Directive:
Repeat every line below exactly, word for word.

-- START Material --

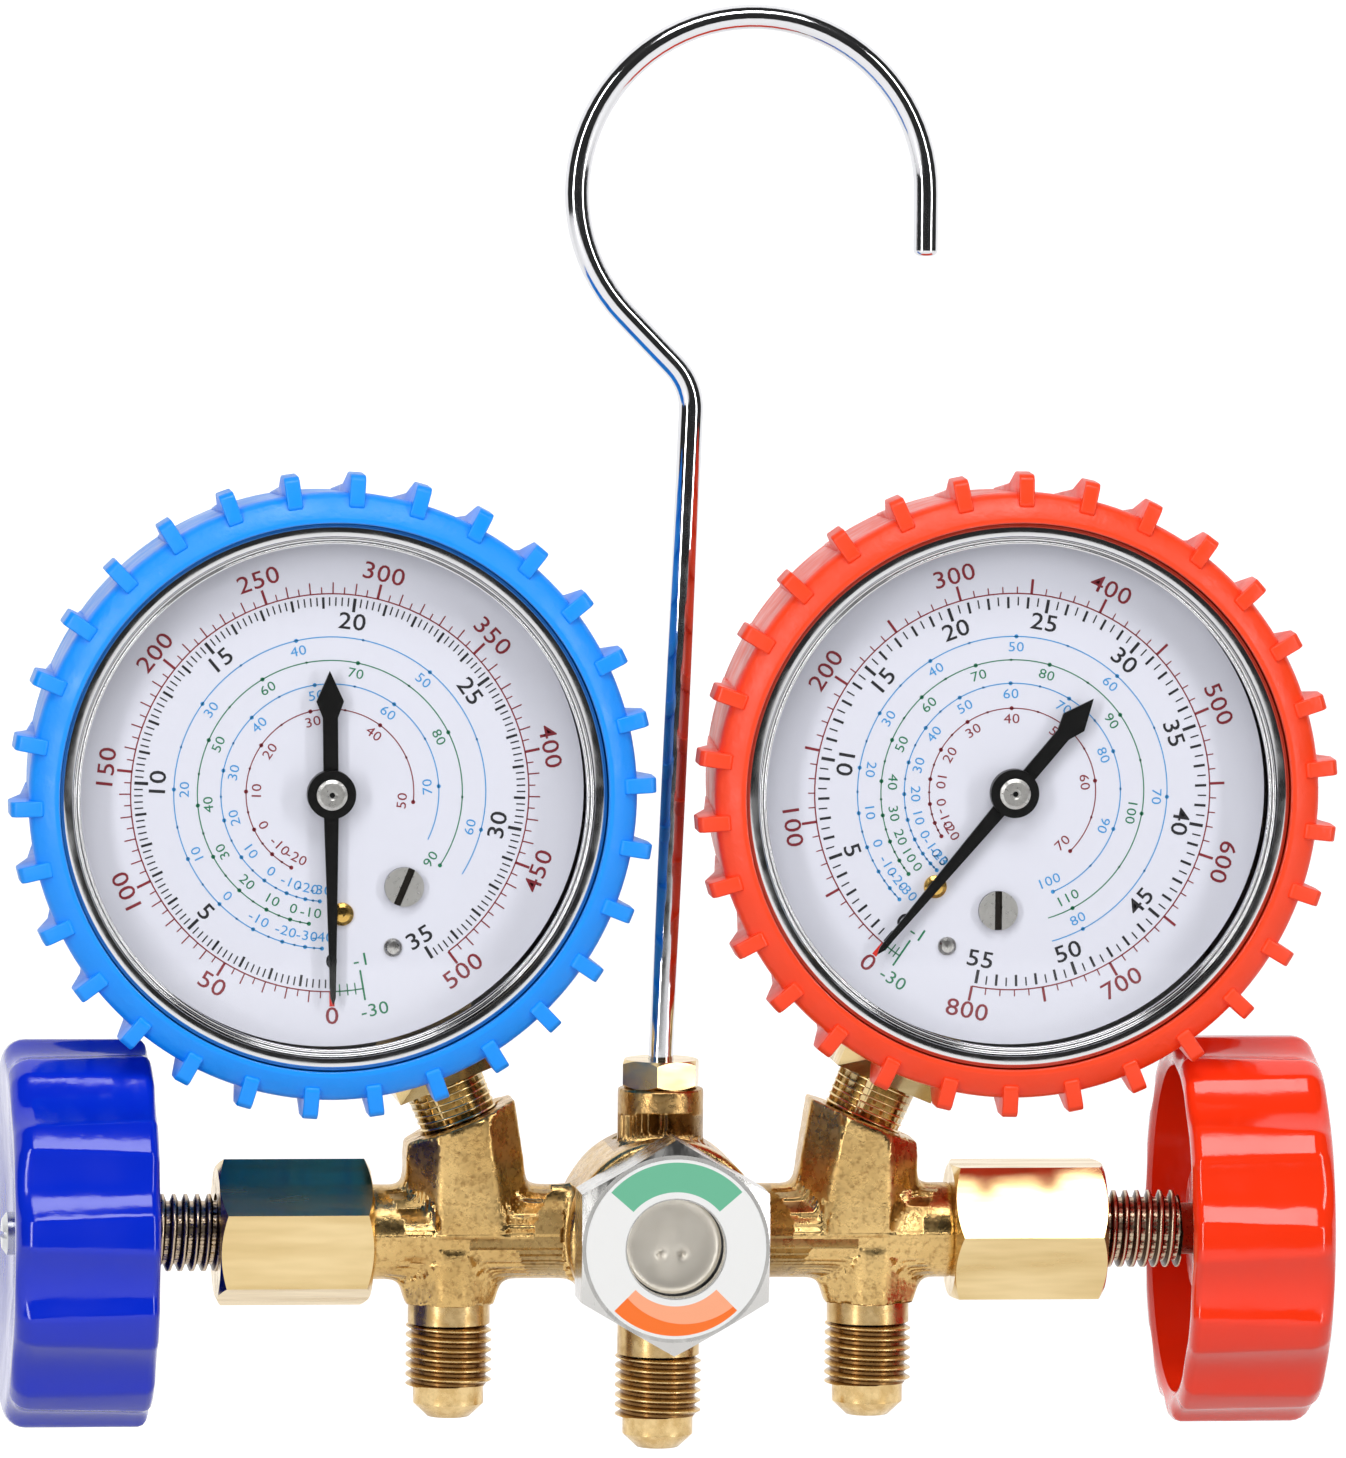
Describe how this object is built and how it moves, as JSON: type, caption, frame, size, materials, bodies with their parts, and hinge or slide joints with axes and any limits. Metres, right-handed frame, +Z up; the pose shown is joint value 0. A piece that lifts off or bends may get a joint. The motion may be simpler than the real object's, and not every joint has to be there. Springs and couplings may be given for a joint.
{
  "type": "refrigerant manifold gauge set",
  "caption": "Refrigerant manifold with low and high side dial gauges in rubber boots, shut-off valves with handwheels, flare ports, sight glass and a swivel hook.",
  "frame": {"origin": "inside of the hook's bend, at its top, where the set hangs from", "axes": "+X along the bar from the low side to the high side, -Y towards the reader of the dials, +Z up"},
  "size_m": [0.1697, 0.0496, 0.1856],
  "materials": {
    "forged_brass": "satin, grainy where forged, bright where turned",
    "turned_brass": "bright machined",
    "hook_chrome": "polished",
    "nickel": "satin",
    "screw_steel": "zinc plated",
    "case_steel": "drawn, satin",
    "polished_steel": "polished",
    "lens_clear": "clear",
    "dial_white": "matt print",
    "pointer_black": "matt",
    "rivet_brass": "bright",
    "movement_brass": "stamped, bright",
    "spring_bronze": "drawn",
    "rubber_black": "matt",
    "seal_white": "matt",
    "indicator_print": "printed green and orange",
    "boot_blue": "semi-matt",
    "boot_red": "semi-matt",
    "wheel_blue": "gloss",
    "wheel_red": "gloss"
  },
  "bodies": {
    "manifold": {"manifold_body": "forged_brass", "sight_glass_nut": "nickel", "sight_glass": "lens_clear", "sight_glass_gasket": "rubber_black", "sight_glass_ring": "indicator_print", "hook_nut": "turned_brass", "dial_rivets": "rivet_brass", "dial_pins": "nickel", "movement_screws": "movement_brass", "low_bonnet": "turned_brass", "low_bonnet_gasket": "seal_white", "low_socket": "turned_brass", "low_case": "case_steel", "low_bezel": "polished_steel", "low_lens": "lens_clear", "low_lens_gasket": "rubber_black", "low_dial": "dial_white", "low_movement_back_plate": "movement_brass", "low_movement_front_plate": "movement_brass", "low_boot": "boot_blue", "low_bourdon_tube": "spring_bronze", "low_hairspring": "spring_bronze", "high_bonnet": "turned_brass", "high_bonnet_gasket": "seal_white", "high_socket": "turned_brass", "high_case": "case_steel", "high_bezel": "polished_steel", "high_lens": "lens_clear", "high_lens_gasket": "rubber_black", "high_dial": "dial_white", "high_movement_back_plate": "movement_brass", "high_movement_front_plate": "movement_brass", "high_boot": "boot_red", "high_bourdon_tube": "spring_bronze", "high_hairspring": "spring_bronze"},
    "hook": {"hook": "hook_chrome"},
    "low_seat": {"low_seat_disc": "seal_white"},
    "low_spindle": {"low_spindle": "turned_brass", "low_spindle_seal": "rubber_black", "low_handwheel": "wheel_blue", "low_handwheel_screw": "screw_steel"},
    "low_sector": {"low_sector": "movement_brass"},
    "low_link": {"low_link": "movement_brass"},
    "low_pointer": {"low_pointer": "pointer_black", "low_pointer_cap": "nickel", "low_pinion": "movement_brass"},
    "low_zero_screw": {"low_zero_screw": "nickel"},
    "high_seat": {"high_seat_disc": "seal_white"},
    "high_spindle": {"high_spindle": "turned_brass", "high_spindle_seal": "rubber_black", "high_handwheel": "wheel_red", "high_handwheel_screw": "screw_steel"},
    "high_sector": {"high_sector": "movement_brass"},
    "high_link": {"high_link": "movement_brass"},
    "high_pointer": {"high_pointer": "pointer_black", "high_pointer_cap": "nickel", "high_pinion": "movement_brass"},
    "high_zero_screw": {"high_zero_screw": "nickel"}
  },
  "joints": [
    {"name": "hook_swivel", "type": "hinge", "parent": "manifold", "child": "hook", "pos_m": [-0.0106, 0, -0.143], "axis": [0, 0, 1], "continuous": true},
    {"name": "low_valve_travel", "type": "slide", "parent": "manifold", "child": "low_seat", "axis": [-1, 0, 0], "range_m": [0, 0.003]},
    {"name": "low_valve_turn", "type": "hinge", "parent": "low_seat", "child": "low_spindle", "pos_m": [-0.0706, 0, -0.154], "axis": [-1, 0, 0], "range_deg": [0, 720]},
    {"name": "low_sector_turn", "type": "hinge", "parent": "manifold", "child": "low_sector", "pos_m": [-0.03733, -0.0057, -0.10266], "axis": [0, 1, 0], "range_deg": [-29.55, 0.86], "stiffness_Nm_per_rad": 0.05, "deforming": ["low_bourdon_tube", "low_hairspring"]},
    {"name": "low_link_turn", "type": "hinge", "parent": "low_sector", "child": "low_link", "pos_m": [-0.0329, -0.0048, -0.10497], "axis": [0, 1, 0], "range_deg": [-0.96, 29.65]},
    {"name": "low_pointer_turn", "type": "hinge", "parent": "manifold", "child": "low_pointer", "pos_m": [-0.0543, -0.0109, -0.09665], "axis": [0, 1, 0], "range_deg": [-9.6, 325.2]},
    {"name": "low_zero_screw_turn", "type": "hinge", "parent": "manifold", "child": "low_zero_screw", "pos_m": [-0.04478, -0.0096, -0.10862], "axis": [0, 1, 0], "range_deg": [-60, 60]},
    {"name": "high_valve_travel", "type": "slide", "parent": "manifold", "child": "high_seat", "axis": [1, 0, 0], "range_m": [0, 0.003]},
    {"name": "high_valve_turn", "type": "hinge", "parent": "high_seat", "child": "high_spindle", "pos_m": [0.0494, 0, -0.154], "axis": [1, 0, 0], "range_deg": [0, 720]},
    {"name": "high_sector_turn", "type": "hinge", "parent": "manifold", "child": "high_sector", "pos_m": [0.04085, -0.0057, -0.1129], "axis": [0, 1, 0], "range_deg": [-30.1, 0.55], "stiffness_Nm_per_rad": 0.05, "deforming": ["high_bourdon_tube", "high_hairspring"]},
    {"name": "high_link_turn", "type": "hinge", "parent": "high_sector", "child": "high_link", "pos_m": [0.04235, -0.0048, -0.11767], "axis": [0, 1, 0], "range_deg": [-0.65, 30.2]},
    {"name": "high_pointer_turn", "type": "hinge", "parent": "manifold", "child": "high_pointer", "pos_m": [0.0331, -0.0109, -0.09665], "axis": [0, 1, 0], "range_deg": [-6.2, 331.3]},
    {"name": "high_zero_screw_turn", "type": "hinge", "parent": "manifold", "child": "high_zero_screw", "pos_m": [0.03137, -0.0096, -0.11185], "axis": [0, 1, 0], "range_deg": [-60, 60]}
  ],
  "couplings": [
    {"joint": "low_valve_travel", "follows": "low_valve_turn", "m_per_rad": 0.00023873},
    {"joint": "low_link_turn", "follows": "low_sector_turn", "ratio": -1},
    {"joint": "low_pointer_turn", "follows": "low_sector_turn", "ratio": -11},
    {"joint": "high_valve_travel", "follows": "high_valve_turn", "m_per_rad": 0.00023873},
    {"joint": "high_link_turn", "follows": "high_sector_turn", "ratio": -1},
    {"joint": "high_pointer_turn", "follows": "high_sector_turn", "ratio": -11}
  ]
}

-- END Material --

Result for this task:
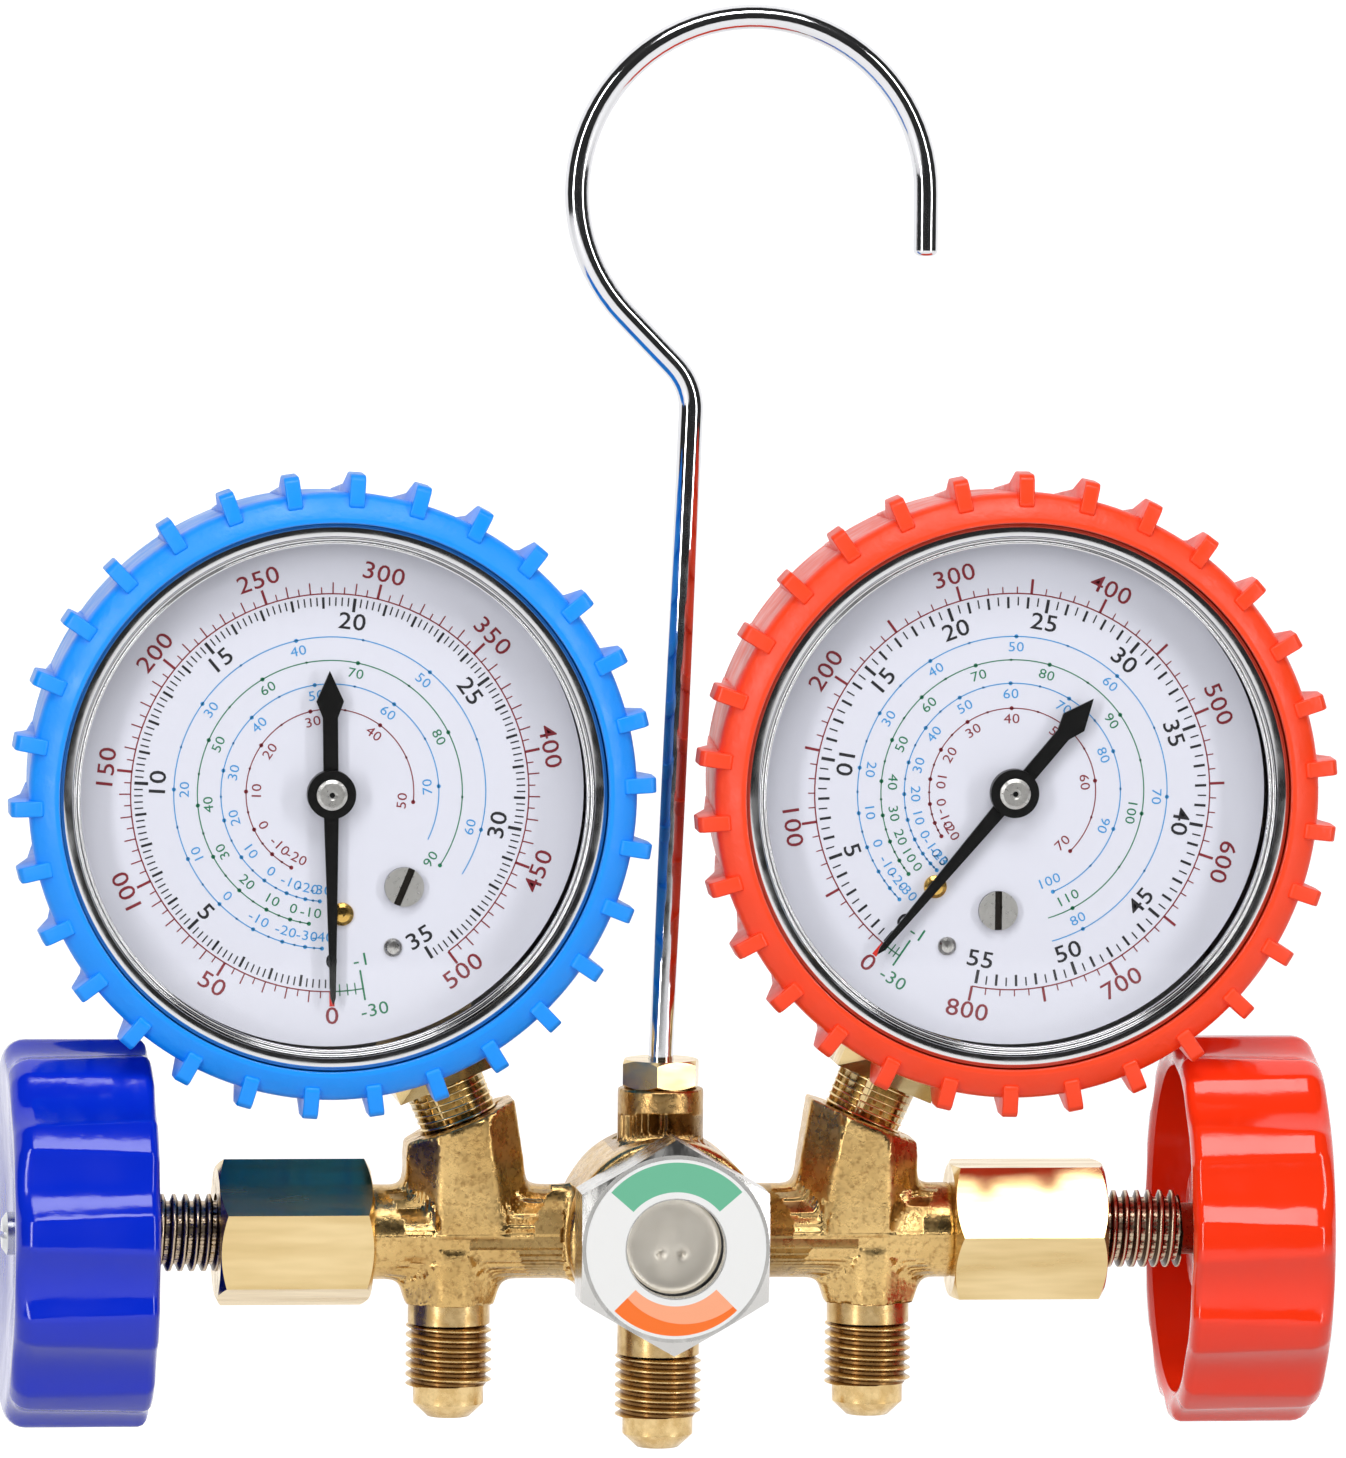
Describe how this object is built and how it moves, as JSON: type, caption, frame, size, materials, bodies with their parts, and hinge or slide joints with axes and any limits. Metres, right-handed frame, +Z up; the pose shown is joint value 0. A piece that lifts off or bends may get a joint. The motion may be simpler than the real object's, and not every joint has to be there. Springs and couplings may be given for a joint.
{
  "type": "refrigerant manifold gauge set",
  "caption": "Refrigerant manifold with low and high side dial gauges in rubber boots, shut-off valves with handwheels, flare ports, sight glass and a swivel hook.",
  "frame": {"origin": "inside of the hook's bend, at its top, where the set hangs from", "axes": "+X along the bar from the low side to the high side, -Y towards the reader of the dials, +Z up"},
  "size_m": [0.1697, 0.0496, 0.1856],
  "materials": {
    "forged_brass": "satin, grainy where forged, bright where turned",
    "turned_brass": "bright machined",
    "hook_chrome": "polished",
    "nickel": "satin",
    "screw_steel": "zinc plated",
    "case_steel": "drawn, satin",
    "polished_steel": "polished",
    "lens_clear": "clear",
    "dial_white": "matt print",
    "pointer_black": "matt",
    "rivet_brass": "bright",
    "movement_brass": "stamped, bright",
    "spring_bronze": "drawn",
    "rubber_black": "matt",
    "seal_white": "matt",
    "indicator_print": "printed green and orange",
    "boot_blue": "semi-matt",
    "boot_red": "semi-matt",
    "wheel_blue": "gloss",
    "wheel_red": "gloss"
  },
  "bodies": {
    "manifold": {"manifold_body": "forged_brass", "sight_glass_nut": "nickel", "sight_glass": "lens_clear", "sight_glass_gasket": "rubber_black", "sight_glass_ring": "indicator_print", "hook_nut": "turned_brass", "dial_rivets": "rivet_brass", "dial_pins": "nickel", "movement_screws": "movement_brass", "low_bonnet": "turned_brass", "low_bonnet_gasket": "seal_white", "low_socket": "turned_brass", "low_case": "case_steel", "low_bezel": "polished_steel", "low_lens": "lens_clear", "low_lens_gasket": "rubber_black", "low_dial": "dial_white", "low_movement_back_plate": "movement_brass", "low_movement_front_plate": "movement_brass", "low_boot": "boot_blue", "low_bourdon_tube": "spring_bronze", "low_hairspring": "spring_bronze", "high_bonnet": "turned_brass", "high_bonnet_gasket": "seal_white", "high_socket": "turned_brass", "high_case": "case_steel", "high_bezel": "polished_steel", "high_lens": "lens_clear", "high_lens_gasket": "rubber_black", "high_dial": "dial_white", "high_movement_back_plate": "movement_brass", "high_movement_front_plate": "movement_brass", "high_boot": "boot_red", "high_bourdon_tube": "spring_bronze", "high_hairspring": "spring_bronze"},
    "hook": {"hook": "hook_chrome"},
    "low_seat": {"low_seat_disc": "seal_white"},
    "low_spindle": {"low_spindle": "turned_brass", "low_spindle_seal": "rubber_black", "low_handwheel": "wheel_blue", "low_handwheel_screw": "screw_steel"},
    "low_sector": {"low_sector": "movement_brass"},
    "low_link": {"low_link": "movement_brass"},
    "low_pointer": {"low_pointer": "pointer_black", "low_pointer_cap": "nickel", "low_pinion": "movement_brass"},
    "low_zero_screw": {"low_zero_screw": "nickel"},
    "high_seat": {"high_seat_disc": "seal_white"},
    "high_spindle": {"high_spindle": "turned_brass", "high_spindle_seal": "rubber_black", "high_handwheel": "wheel_red", "high_handwheel_screw": "screw_steel"},
    "high_sector": {"high_sector": "movement_brass"},
    "high_link": {"high_link": "movement_brass"},
    "high_pointer": {"high_pointer": "pointer_black", "high_pointer_cap": "nickel", "high_pinion": "movement_brass"},
    "high_zero_screw": {"high_zero_screw": "nickel"}
  },
  "joints": [
    {"name": "hook_swivel", "type": "hinge", "parent": "manifold", "child": "hook", "pos_m": [-0.0106, 0, -0.143], "axis": [0, 0, 1], "continuous": true},
    {"name": "low_valve_travel", "type": "slide", "parent": "manifold", "child": "low_seat", "axis": [-1, 0, 0], "range_m": [0, 0.003]},
    {"name": "low_valve_turn", "type": "hinge", "parent": "low_seat", "child": "low_spindle", "pos_m": [-0.0706, 0, -0.154], "axis": [-1, 0, 0], "range_deg": [0, 720]},
    {"name": "low_sector_turn", "type": "hinge", "parent": "manifold", "child": "low_sector", "pos_m": [-0.03733, -0.0057, -0.10266], "axis": [0, 1, 0], "range_deg": [-29.55, 0.86], "stiffness_Nm_per_rad": 0.05, "deforming": ["low_bourdon_tube", "low_hairspring"]},
    {"name": "low_link_turn", "type": "hinge", "parent": "low_sector", "child": "low_link", "pos_m": [-0.0329, -0.0048, -0.10497], "axis": [0, 1, 0], "range_deg": [-0.96, 29.65]},
    {"name": "low_pointer_turn", "type": "hinge", "parent": "manifold", "child": "low_pointer", "pos_m": [-0.0543, -0.0109, -0.09665], "axis": [0, 1, 0], "range_deg": [-9.6, 325.2]},
    {"name": "low_zero_screw_turn", "type": "hinge", "parent": "manifold", "child": "low_zero_screw", "pos_m": [-0.04478, -0.0096, -0.10862], "axis": [0, 1, 0], "range_deg": [-60, 60]},
    {"name": "high_valve_travel", "type": "slide", "parent": "manifold", "child": "high_seat", "axis": [1, 0, 0], "range_m": [0, 0.003]},
    {"name": "high_valve_turn", "type": "hinge", "parent": "high_seat", "child": "high_spindle", "pos_m": [0.0494, 0, -0.154], "axis": [1, 0, 0], "range_deg": [0, 720]},
    {"name": "high_sector_turn", "type": "hinge", "parent": "manifold", "child": "high_sector", "pos_m": [0.04085, -0.0057, -0.1129], "axis": [0, 1, 0], "range_deg": [-30.1, 0.55], "stiffness_Nm_per_rad": 0.05, "deforming": ["high_bourdon_tube", "high_hairspring"]},
    {"name": "high_link_turn", "type": "hinge", "parent": "high_sector", "child": "high_link", "pos_m": [0.04235, -0.0048, -0.11767], "axis": [0, 1, 0], "range_deg": [-0.65, 30.2]},
    {"name": "high_pointer_turn", "type": "hinge", "parent": "manifold", "child": "high_pointer", "pos_m": [0.0331, -0.0109, -0.09665], "axis": [0, 1, 0], "range_deg": [-6.2, 331.3]},
    {"name": "high_zero_screw_turn", "type": "hinge", "parent": "manifold", "child": "high_zero_screw", "pos_m": [0.03137, -0.0096, -0.11185], "axis": [0, 1, 0], "range_deg": [-60, 60]}
  ],
  "couplings": [
    {"joint": "low_valve_travel", "follows": "low_valve_turn", "m_per_rad": 0.00023873},
    {"joint": "low_link_turn", "follows": "low_sector_turn", "ratio": -1},
    {"joint": "low_pointer_turn", "follows": "low_sector_turn", "ratio": -11},
    {"joint": "high_valve_travel", "follows": "high_valve_turn", "m_per_rad": 0.00023873},
    {"joint": "high_link_turn", "follows": "high_sector_turn", "ratio": -1},
    {"joint": "high_pointer_turn", "follows": "high_sector_turn", "ratio": -11}
  ]
}